Personagens caricatos, burlescos, estúpidos e inconsequentes como Donald Trump e Jair Bolsnonaro têm grande capacidade de arregimentar gente como eles e fazer estragos, haja vista o que seguimos acompanhando ao longo dos últimos anos tanto lá como aqui. Mas eles não serão capazes de modificar as estruturas e os pilares das instituições democráticas. Eles querem chafurdar, desmoralizar, tripudiar, escarnecer as instituições e desacreditá-las perante a opinião pública, recorrendo a uma retórica que tem muito de intimidação e de ameaça. Porém, nada mais conseguirão além disso. Todas essas ações que eles praticam e/ou estimulam os seus tresloucados apoiadores a executar passarão e elas, as instituições, permanecerão.

Não me alinho com aqueles que pensam que o regime democrático norte-americano foi abalado pelo acontecimento sem precedentes havido na última quarta-feira. Para mim ele não foi sequer arranhado ou chamuscado. Apesar de ser uma nação poderosa econômica e militarmente onde existem bolsões retrógrados e obscurantistas, os Estados Unidos possuem instituições nacionais muito sólidas e hão de continuar, de maneira inabalável, para o bem de uns e para o mal de outros, como o farol da democracia e como os guardiões do mundo.

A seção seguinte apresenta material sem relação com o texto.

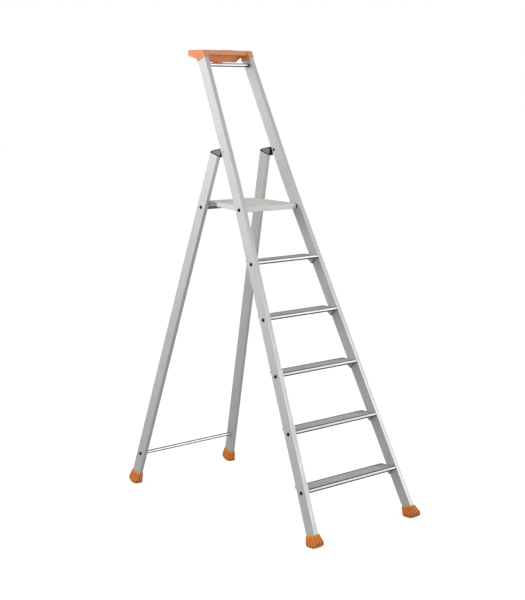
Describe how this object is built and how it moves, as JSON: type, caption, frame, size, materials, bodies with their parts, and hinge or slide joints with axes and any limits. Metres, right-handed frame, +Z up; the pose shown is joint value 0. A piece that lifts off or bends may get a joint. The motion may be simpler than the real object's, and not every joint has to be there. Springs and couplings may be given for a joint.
{
  "type": "platform step ladder",
  "caption": "Free-standing step ladder with flat treads, a fold-up standing platform, a guard frame with a tool tray on top and a hinged rear support frame.",
  "frame": {"origin": "on the floor, in the middle of the open ladder's footprint", "axes": "+X across the ladder to the climber's right, -Y towards the climber, +Z up"},
  "size_m": [0.6722, 1.3976, 2.1536],
  "materials": {
    "frame_aluminium": "satin extruded",
    "tread_aluminium": "satin, ribbed",
    "deck_aluminium": "matte, ribbed",
    "bracket_aluminium": "satin",
    "pin_aluminium": "satin",
    "black_steel": "black, semi-matte",
    "black_plastic": "moulded, matte",
    "tray_orange": "moulded, satin",
    "shoe_orange": "moulded, matte"
  },
  "bodies": {
    "front_frame": {"front_stile_left": "frame_aluminium", "front_foot_left": "shoe_orange", "front_stile_right": "frame_aluminium", "front_foot_right": "shoe_orange", "tread_bolt_1_left": "black_steel", "tread_bracket_1_left": "bracket_aluminium", "tread_bolt_1_right": "black_steel", "tread_bracket_1_right": "bracket_aluminium", "tread_bolt_2_left": "black_steel", "tread_bracket_2_left": "bracket_aluminium", "tread_bolt_2_right": "black_steel", "tread_bracket_2_right": "bracket_aluminium", "tread_bolt_3_left": "black_steel", "tread_bracket_3_left": "bracket_aluminium", "tread_bolt_3_right": "black_steel", "tread_bracket_3_right": "bracket_aluminium", "tread_bolt_4_left": "black_steel", "tread_bracket_4_left": "bracket_aluminium", "tread_bolt_4_right": "black_steel", "tread_bracket_4_right": "bracket_aluminium", "tread_bolt_5_left": "black_steel", "tread_bracket_5_left": "bracket_aluminium", "tread_bolt_5_right": "black_steel", "tread_bracket_5_right": "bracket_aluminium", "tread_1": "tread_aluminium", "tread_2": "tread_aluminium", "tread_3": "tread_aluminium", "tread_4": "tread_aluminium", "tread_5": "tread_aluminium", "top_rail": "frame_aluminium", "top_rail_collar_left": "black_plastic", "top_rail_collar_right": "black_plastic", "tool_tray": "tray_orange", "hinge_pin_left": "pin_aluminium", "hinge_pin_right": "pin_aluminium", "platform_bolt_left": "black_steel", "platform_bush_left": "black_plastic", "platform_bolt_right": "black_steel", "platform_bush_right": "black_plastic"},
    "rear_frame": {"rear_leg_left": "frame_aluminium", "hinge_cap_left": "black_plastic", "rear_foot_left": "shoe_orange", "rear_tube_bolt_left": "black_steel", "crossbar_bolt_left": "black_steel", "rear_leg_right": "frame_aluminium", "hinge_cap_right": "black_plastic", "rear_foot_right": "shoe_orange", "rear_tube_bolt_right": "black_steel", "crossbar_bolt_right": "black_steel", "rear_tube": "frame_aluminium", "rear_crossbar": "frame_aluminium", "crossbar_screw_left": "black_steel", "crossbar_screw_right": "black_steel"},
    "platform": {"platform_deck": "deck_aluminium", "platform_side_left": "deck_aluminium", "platform_side_right": "deck_aluminium"}
  },
  "joints": [
    {"name": "rear_frame_fold", "type": "hinge", "parent": "front_frame", "child": "rear_frame", "pos_m": [0, 0.11742, 1.682], "axis": [-1, 0, 0], "range_deg": [0, 40]},
    {"name": "platform_fold", "type": "hinge", "parent": "front_frame", "child": "platform", "pos_m": [0, -0.01874, 1.419], "axis": [1, 0, 0], "range_deg": [0, 62]}
  ],
  "couplings": [
    {"joint": "platform_fold", "follows": "rear_frame_fold", "ratio": 1.54}
  ]
}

É provável, bastante provável que nesta Banana Repubic, que é o Brasil, bolsonaristas tenham vibrado muito com o que se viu nos Estados Unidos; e, eu não duvido, eles devem ter, doravante, se sentido ainda mais estimulados a fazer o mesmo por aqui. Não se pode realmente esperar algo de bom desse tipo de gente. O que talvez eles não saibam é que nos Estados Unidos, diferentemente daqui, a Justiça não é cega e nem condescendente com desajustados e criminosos. Lá, diferentemente daqui, onde pessoas planejam assassinatos, esquartejam e ocultam corpos, estupram, roubam os cofres públicos e fazem o diabo e ainda ganham benefícios como redução progressiva de pena, visitas íntimas, saidinhas em datas comemorativas e até o absurdo absurdo de uma chamada prisão domiciliar, a Justiça  é implacável; lá vigora prisão perpétua; lá existe algo chamado pena de morte. Neste exato momento em que eu estou publicando este artigo, as polícias norte-americanas, que já detiveram vários dos delinquentes que agiram na quarta-feira, devem estar à procura de mais alguns dos bárbaros que invadiram o Capitólio.

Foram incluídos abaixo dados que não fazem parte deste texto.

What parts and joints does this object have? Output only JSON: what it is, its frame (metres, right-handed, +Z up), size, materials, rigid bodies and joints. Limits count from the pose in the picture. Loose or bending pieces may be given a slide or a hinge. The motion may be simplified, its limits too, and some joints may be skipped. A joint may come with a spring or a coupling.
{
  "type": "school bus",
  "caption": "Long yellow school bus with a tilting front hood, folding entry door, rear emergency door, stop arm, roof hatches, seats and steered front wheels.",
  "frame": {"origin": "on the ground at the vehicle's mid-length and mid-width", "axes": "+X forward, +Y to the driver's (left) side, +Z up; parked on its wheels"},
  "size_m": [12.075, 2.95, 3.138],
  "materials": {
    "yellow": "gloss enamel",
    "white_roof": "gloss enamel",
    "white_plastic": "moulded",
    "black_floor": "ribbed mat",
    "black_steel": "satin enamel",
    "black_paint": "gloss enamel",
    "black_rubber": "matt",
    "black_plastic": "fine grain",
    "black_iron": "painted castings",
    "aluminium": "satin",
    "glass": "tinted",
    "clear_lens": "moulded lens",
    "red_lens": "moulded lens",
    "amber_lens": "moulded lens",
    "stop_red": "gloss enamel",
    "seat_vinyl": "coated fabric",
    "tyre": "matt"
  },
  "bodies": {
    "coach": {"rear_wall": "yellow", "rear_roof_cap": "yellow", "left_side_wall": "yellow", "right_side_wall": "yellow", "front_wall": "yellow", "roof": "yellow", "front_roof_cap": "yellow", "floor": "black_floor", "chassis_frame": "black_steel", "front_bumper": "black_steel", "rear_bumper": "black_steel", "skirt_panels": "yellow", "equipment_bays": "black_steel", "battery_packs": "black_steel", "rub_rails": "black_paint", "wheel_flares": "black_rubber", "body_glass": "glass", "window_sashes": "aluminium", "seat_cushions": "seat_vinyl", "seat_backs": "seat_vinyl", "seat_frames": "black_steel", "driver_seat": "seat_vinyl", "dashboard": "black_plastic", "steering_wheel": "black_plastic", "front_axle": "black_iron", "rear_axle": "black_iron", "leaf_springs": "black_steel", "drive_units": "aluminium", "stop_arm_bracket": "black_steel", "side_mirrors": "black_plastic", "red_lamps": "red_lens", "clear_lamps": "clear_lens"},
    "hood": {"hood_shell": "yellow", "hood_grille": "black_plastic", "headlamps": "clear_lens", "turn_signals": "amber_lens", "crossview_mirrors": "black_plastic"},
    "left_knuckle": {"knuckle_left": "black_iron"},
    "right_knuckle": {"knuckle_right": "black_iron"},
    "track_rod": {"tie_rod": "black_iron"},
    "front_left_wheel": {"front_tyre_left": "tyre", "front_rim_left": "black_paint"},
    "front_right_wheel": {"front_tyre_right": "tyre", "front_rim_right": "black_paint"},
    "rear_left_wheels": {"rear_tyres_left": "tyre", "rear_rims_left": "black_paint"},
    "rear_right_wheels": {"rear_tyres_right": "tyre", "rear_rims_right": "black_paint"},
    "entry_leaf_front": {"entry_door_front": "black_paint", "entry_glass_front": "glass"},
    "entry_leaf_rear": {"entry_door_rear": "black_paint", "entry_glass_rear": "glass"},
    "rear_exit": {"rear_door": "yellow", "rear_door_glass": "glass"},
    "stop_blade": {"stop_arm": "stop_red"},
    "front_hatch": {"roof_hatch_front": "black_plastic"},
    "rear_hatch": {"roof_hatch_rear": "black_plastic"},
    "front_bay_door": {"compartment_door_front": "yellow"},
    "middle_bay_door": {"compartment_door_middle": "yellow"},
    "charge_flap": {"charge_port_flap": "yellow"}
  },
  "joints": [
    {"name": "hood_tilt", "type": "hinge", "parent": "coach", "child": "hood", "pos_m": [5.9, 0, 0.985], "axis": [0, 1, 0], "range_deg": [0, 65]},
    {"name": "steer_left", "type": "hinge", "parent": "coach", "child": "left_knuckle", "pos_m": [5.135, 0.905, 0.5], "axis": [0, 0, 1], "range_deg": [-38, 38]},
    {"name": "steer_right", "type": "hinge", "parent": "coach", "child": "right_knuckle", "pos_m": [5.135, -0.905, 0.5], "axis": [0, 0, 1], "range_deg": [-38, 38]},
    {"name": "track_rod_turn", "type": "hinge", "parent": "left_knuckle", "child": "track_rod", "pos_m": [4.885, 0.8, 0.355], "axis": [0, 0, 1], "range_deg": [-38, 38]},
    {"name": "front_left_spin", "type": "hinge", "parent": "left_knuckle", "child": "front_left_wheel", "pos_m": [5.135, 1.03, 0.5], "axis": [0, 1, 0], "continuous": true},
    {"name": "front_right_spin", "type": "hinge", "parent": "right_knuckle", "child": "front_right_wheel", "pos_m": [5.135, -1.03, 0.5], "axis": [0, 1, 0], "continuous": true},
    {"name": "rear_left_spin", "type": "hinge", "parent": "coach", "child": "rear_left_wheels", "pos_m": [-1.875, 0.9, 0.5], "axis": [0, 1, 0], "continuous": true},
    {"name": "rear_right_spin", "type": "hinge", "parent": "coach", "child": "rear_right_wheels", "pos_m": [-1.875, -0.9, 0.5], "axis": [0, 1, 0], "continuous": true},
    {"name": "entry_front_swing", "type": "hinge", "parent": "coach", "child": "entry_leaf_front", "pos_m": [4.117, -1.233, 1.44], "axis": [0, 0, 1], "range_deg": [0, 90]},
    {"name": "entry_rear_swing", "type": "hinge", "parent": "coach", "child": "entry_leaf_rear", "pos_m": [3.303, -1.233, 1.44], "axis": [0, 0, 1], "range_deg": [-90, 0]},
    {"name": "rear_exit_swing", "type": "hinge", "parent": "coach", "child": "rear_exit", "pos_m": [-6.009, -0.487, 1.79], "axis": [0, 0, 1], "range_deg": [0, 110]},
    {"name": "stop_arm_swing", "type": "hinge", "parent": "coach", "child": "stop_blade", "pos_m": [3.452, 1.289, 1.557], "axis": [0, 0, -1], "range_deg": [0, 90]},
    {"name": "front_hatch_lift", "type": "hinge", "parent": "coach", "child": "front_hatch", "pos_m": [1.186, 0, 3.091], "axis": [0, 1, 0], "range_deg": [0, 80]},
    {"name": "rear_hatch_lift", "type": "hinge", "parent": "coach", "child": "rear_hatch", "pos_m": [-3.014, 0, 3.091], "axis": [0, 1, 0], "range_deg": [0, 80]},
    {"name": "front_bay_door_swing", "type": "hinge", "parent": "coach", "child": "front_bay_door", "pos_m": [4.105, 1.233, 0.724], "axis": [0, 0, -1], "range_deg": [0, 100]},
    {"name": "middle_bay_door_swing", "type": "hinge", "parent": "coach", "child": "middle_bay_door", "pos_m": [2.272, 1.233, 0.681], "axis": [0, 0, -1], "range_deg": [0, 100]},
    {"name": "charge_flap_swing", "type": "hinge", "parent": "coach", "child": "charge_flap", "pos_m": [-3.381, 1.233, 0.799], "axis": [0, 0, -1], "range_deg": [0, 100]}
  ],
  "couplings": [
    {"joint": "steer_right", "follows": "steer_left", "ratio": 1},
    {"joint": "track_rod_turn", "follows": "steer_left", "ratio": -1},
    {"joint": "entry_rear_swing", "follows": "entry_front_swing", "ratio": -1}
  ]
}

Donald Trump, besta-fera loira, encarnou como provavelmente nenhum outro presidente norte-americano, o ianquecentrismo, que é aquilo que mais inflama o antiamericanismo em várias partes do mundo. O slogan de sua campanha eleitoral derrotada, “America great again” é a síntese da postura de um político que sem ter experiência política de verdade, jogava para a plateia frases de efeito a fim de cortejar o lado escuro da força.

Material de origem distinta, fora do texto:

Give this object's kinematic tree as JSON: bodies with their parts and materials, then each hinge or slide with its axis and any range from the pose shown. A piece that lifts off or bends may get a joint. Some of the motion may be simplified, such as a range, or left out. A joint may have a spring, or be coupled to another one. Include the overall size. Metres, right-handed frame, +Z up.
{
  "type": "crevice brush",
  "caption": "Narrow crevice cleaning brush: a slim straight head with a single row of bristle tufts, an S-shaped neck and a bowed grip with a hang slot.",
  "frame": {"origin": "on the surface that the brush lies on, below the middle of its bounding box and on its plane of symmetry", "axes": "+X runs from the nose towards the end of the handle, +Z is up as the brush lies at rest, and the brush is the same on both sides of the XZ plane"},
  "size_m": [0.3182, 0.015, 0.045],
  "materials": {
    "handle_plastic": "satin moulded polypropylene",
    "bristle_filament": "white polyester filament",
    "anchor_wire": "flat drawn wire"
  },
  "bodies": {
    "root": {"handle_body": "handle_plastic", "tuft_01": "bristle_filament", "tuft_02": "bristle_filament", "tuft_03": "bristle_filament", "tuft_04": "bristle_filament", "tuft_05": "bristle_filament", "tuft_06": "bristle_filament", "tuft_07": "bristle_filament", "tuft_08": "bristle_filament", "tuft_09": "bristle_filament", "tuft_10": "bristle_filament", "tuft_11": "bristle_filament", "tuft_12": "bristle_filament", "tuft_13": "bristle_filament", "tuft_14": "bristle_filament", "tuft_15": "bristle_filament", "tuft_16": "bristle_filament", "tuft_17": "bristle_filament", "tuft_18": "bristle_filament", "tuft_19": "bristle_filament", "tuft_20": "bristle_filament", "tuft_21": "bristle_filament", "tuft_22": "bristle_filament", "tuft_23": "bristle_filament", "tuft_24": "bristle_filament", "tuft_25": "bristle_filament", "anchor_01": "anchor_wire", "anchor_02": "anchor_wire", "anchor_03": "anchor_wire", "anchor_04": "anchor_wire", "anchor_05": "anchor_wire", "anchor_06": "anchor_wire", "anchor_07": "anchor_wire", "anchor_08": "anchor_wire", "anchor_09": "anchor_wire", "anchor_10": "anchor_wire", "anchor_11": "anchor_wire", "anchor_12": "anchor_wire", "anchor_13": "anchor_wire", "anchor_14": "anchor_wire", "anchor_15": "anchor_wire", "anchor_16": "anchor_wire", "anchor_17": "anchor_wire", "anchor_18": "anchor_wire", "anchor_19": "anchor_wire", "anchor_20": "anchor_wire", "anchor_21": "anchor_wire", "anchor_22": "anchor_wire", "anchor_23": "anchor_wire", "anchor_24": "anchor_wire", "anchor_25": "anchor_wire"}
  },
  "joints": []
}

Tão ou mais nocivos que os ditadores são os governantes tresloucados, bravateiros, arrogantes, obscurantistas e desagregadores, como Donald Trump, que há anos se tornou um pária dentro da porção realmente civilizada do mundo, deformando ideais democráticos e valores universais e agindo sempre ou quase sempre contrário aos princípios humanitários, quer quando, por exemplo, se posicionou contra políticas de preservação do meio ambiente, quer quando instituiu políticas anti-imigração, quer quando fez sucessivos ataques à competência da Organização Mundial da Saúde. Como presidente, ele se comportava como se comandasse um planeta e não um país. Para ele, que tinha e tem a estupidez e a arrogância como virtudes, os outros países eram apenas os outros e só, como se os Estados Unidos fossem autossuficientes em tudo.

Ainda que tenha conseguido em seu governo melhorar os números da economia norte-americana, o senhor Donald Trump figurará na História dos Estados Unidos, sobretudo, como o primeiro presidente a incitar o povo contra os fundamentos da nação mais poderosa que o mundo já conheceu, sendo ela sua própria pátria. Um assombro.